Flanders (Flandres) is a 2006 French drama film, written and directed by Bruno Dumont. It tells the story of André Demester, a man whose girlfriend betrays him out of frustration with his lack of emotion. He is then sent to fight in an unnamed Middle Eastern country, where he experiences (and participates in) the horrors of war.

==Plot==
Running a dilapidated farm, the taciturn André leads a hard and lonely life, enlivened only by visits from Barbe, a neighbour's young daughter with whom he has quick couplings in a copse. Resenting André's lack of affection, she picks up Blondel in a bar where they are drinking and has noisy sex outside in his car. Both men are called up to fight in a Middle Eastern country, leaving Barbe pregnant.

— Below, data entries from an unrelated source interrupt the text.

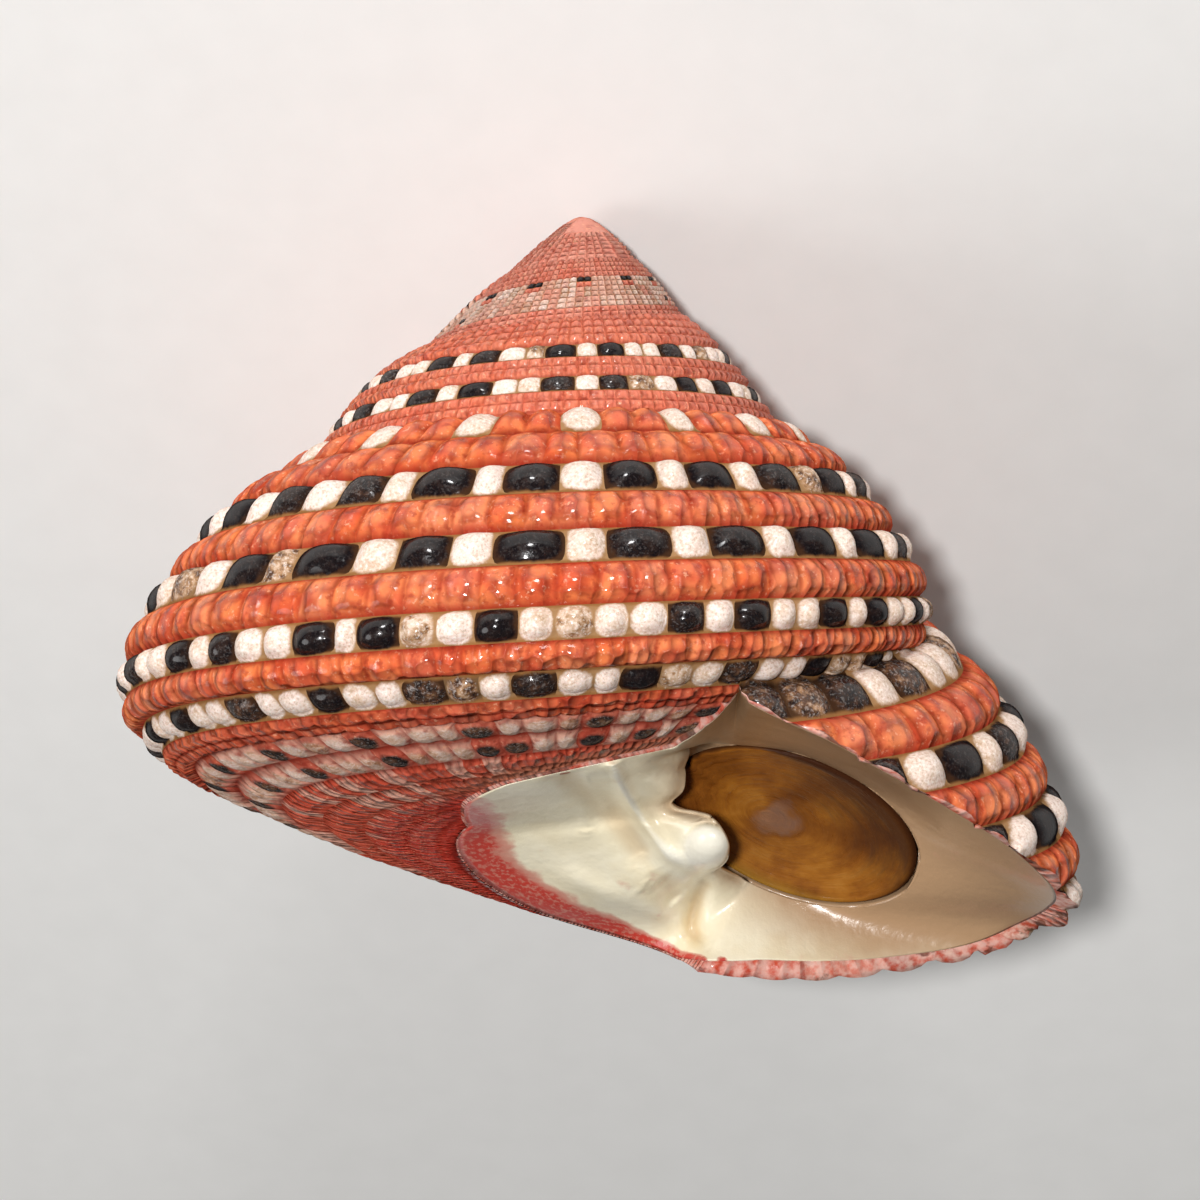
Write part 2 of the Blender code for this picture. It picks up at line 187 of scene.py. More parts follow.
# Beads. Columns of facets in one bead on each cord: on the last whorl, then on the one above.
beads = {
    "columns": [9, 9, 8, 9, 6, 9, 6, 6, 5, 6, 5, 6, 6, 5, 5, 5, 5, 5],
    "columnsAbove": [5, 5, 5, 9, 4, 9, 4, 6, 5, 6, 5, 6, 6, 5, 5, 5, 5, 5],
    "columnsYoung": 4,
    "relief": [0.0, 0.26, 0.22, 0.30, 0.23, 0.30, 0.23, 0.30, 0.22, 0.24, 0.18, 0.18, 0.18, 0.12, 0.08,
               0.06, 0.05, 0.0],
    "notch": [0.0, 0.19, 0.15, 0.29, 0.11, 0.29, 0.11, 0.26, 0.085, 0.17, 0.06, 0.12, 0.12, 0.04, 0.03,
              0.02, 0.01, 0.0],
    "sharpness": [2.0, 2.2, 2.2, 1.9, 2.2, 1.9, 2.2, 1.9, 2.2, 2.2, 2.4, 2.2, 2.2, 2.4, 2.4, 2.4, 2.4, 2.0],
    "doubledAbove": (1, 2, 4, 6),     # cords that split into two threads on the whorl above
    "youngRelief": 0.26,
    "youngNotch": 0.17,
    "youngSharpness": 2.2,
    "crest": 0.160,
    "wander": 0.13,           # how far the end of a bead strays, in bead lengths
    "blackGain": 0.10,        # how much longer a black bead is at each end
    # on each patterned cord: where odd beads begin, then start and spread of the tones of odd, dark and light beads
    "tones": {
        3: (0.93, (0.45, 0.2), (0.02, 0.1), (0.84, 0.16)), 5: (0.93, (0.45, 0.2), (0.02, 0.1), (0.84, 0.16)),
        7: (0.9, (0.35, 0.3), (0.02, 0.12), (0.86, 0.14)), 9: (0.9, (0.35, 0.3), (0.02, 0.22), (0.86, 0.14)),
        11: (0.85, (0.5, 0.0), (0.06, 0.2), (0.66, 0.24)), 12: (0.85, (0.5, 0.0), (0.06, 0.2), (0.66, 0.24)),
    },
    "bounds": (-180.0, -542.5, -902.5),   # where the last whorl begins, where the young and the tip whorls end
    "youngFade": (-540, 130),             # the relief of the young whorls comes in from here, over this span
    "sutureDark": 262.0,      # from here the cord under the suture is brown and white
    "dark": 0.3,              # beads under this tone count as black
    "threadShare": 0.7,       # power by which split threads share the relief
    "glazeCords": 1.7,        # cords next to the callus that its glaze covers
    "glazeFlat": 0.85,        # how much the glaze flattens them
    "seed": 27,
    "draws": 800,             # random draws for each cord
}

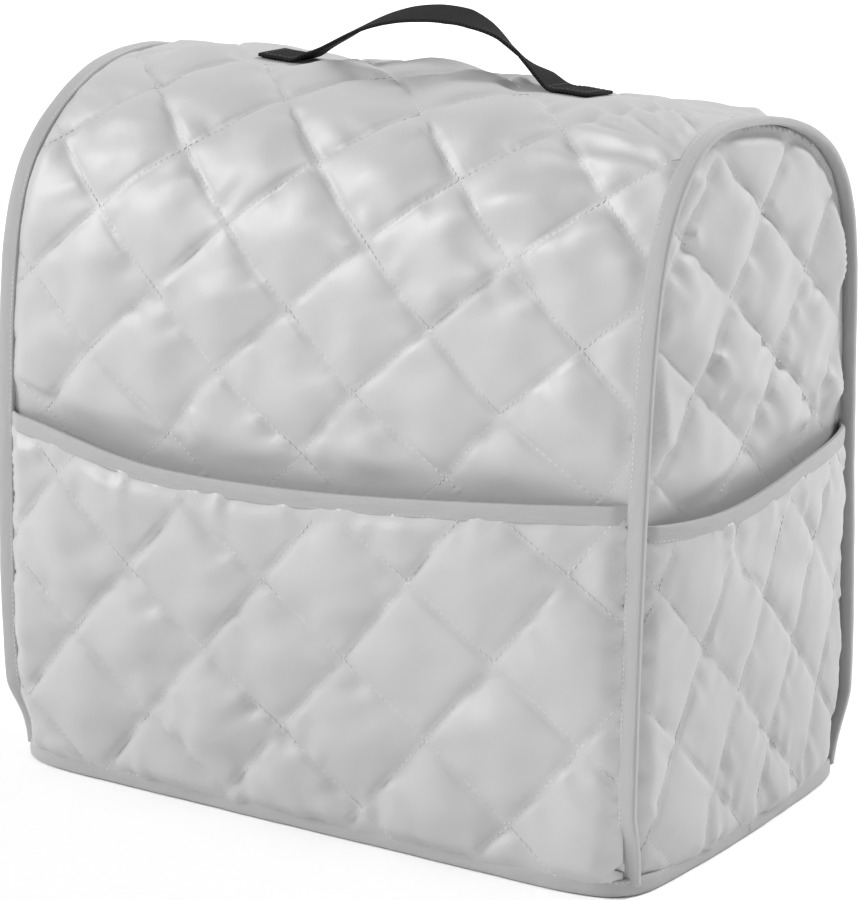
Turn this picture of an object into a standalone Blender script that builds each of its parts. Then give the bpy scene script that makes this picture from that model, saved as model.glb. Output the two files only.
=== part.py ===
"""Quilted fitted cover for a bread maker.

One strip of quilted cloth runs up the front, over the crown and down the back. Two arched ends
are sewn to it with bound seams, a bound hem runs round the bottom, a pocket lies on the front
and another on the right end, and a carrying strap is sewn on top.

Metres, +Z up, the front looks along -Y and the end pocket is at +X. The cover stands on its hem
at z = 0, with the origin under the middle of its box. Each piece of cloth is cut flat first and
then laid on its own curved surface: on the strip, x runs across and s runs up the front from the
hem, over the crown and down the back. On an end, y runs across and z runs up.
"""
import math

import bmesh
import bpy
import numpy as np

MM = 0.001

# The shape
SEAM_X = 180.7 * MM       # half the distance between the two bound seams
HEM_X = 186.3 * MM        # half width of the hem's plan
HEM_Y = 111.7 * MM        # half depth of the hem's plan
HEM_SQUARENESS = 12       # the plan is a superellipse of this power, with round corners
HEM_TAPER = 5.0 * MM      # and its ends are bowed by this much
HEM_REACH = 45 * MM       # the hem's plan draws the cloth in up to this height
HEM_PULL = 2.5 * MM       # the seams come in this much at the hem
BOW_STRIP = 8.0 * MM      # how far the strip bellies out between its seams
BOW_CROWN = 4.5 * MM      # and on its crown, which starts this far from both hems
CROWN_FROM = 280 * MM
CROWN_BLEND = 70 * MM
HUMP = 4.0 * MM           # the crown stands highest near its left end
HUMP_AT = -120 * MM
HUMP_WIDE = 28 * MM
BOW_END = 8.0 * MM        # how far an end bellies out, less and less towards the crown
BOW_END_HALF = 108.7 * MM
BOW_END_FADE = 170 * MM
END_TUCK = 6.5 * MM       # an end's cloth dips behind the seam at the hem
END_TUCK_AT = 100 * MM
END_TUCK_FADE = 12 * MM
TOP = 354 * MM            # height of the seam's crown
CENTRE_X = 2.6 * MM       # the pockets widen the box, so the seams' middle lies off its middle
CENTRE_Y = -2.6 * MM

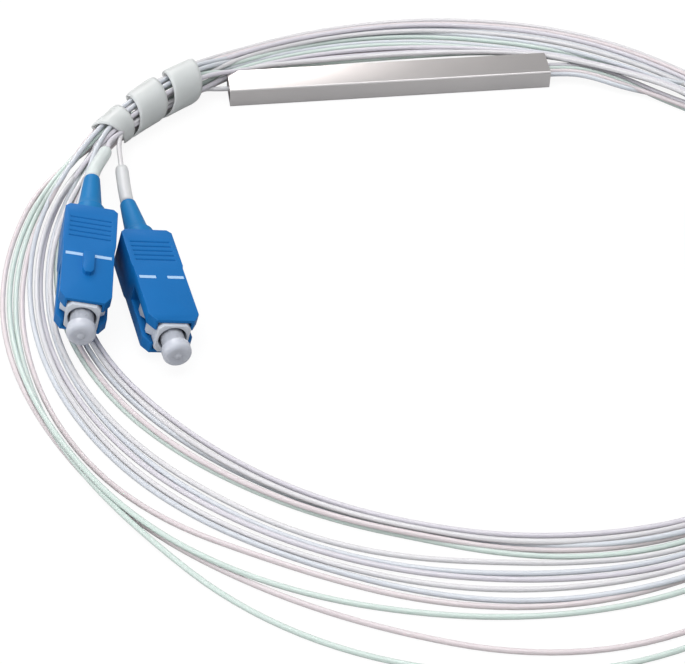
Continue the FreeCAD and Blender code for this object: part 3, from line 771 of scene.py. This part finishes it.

André and Blondel's platoon go on a long patrol in the bare mountains, shooting men and children and raping a woman. They are captured by insurgents, who emasculate the rapist before shooting him and execute most of the rest. Only André and Blondel are left when a helicopter arrives overhead and the two seize the chance to flee. When Blondel is hit in the leg, André runs on alone.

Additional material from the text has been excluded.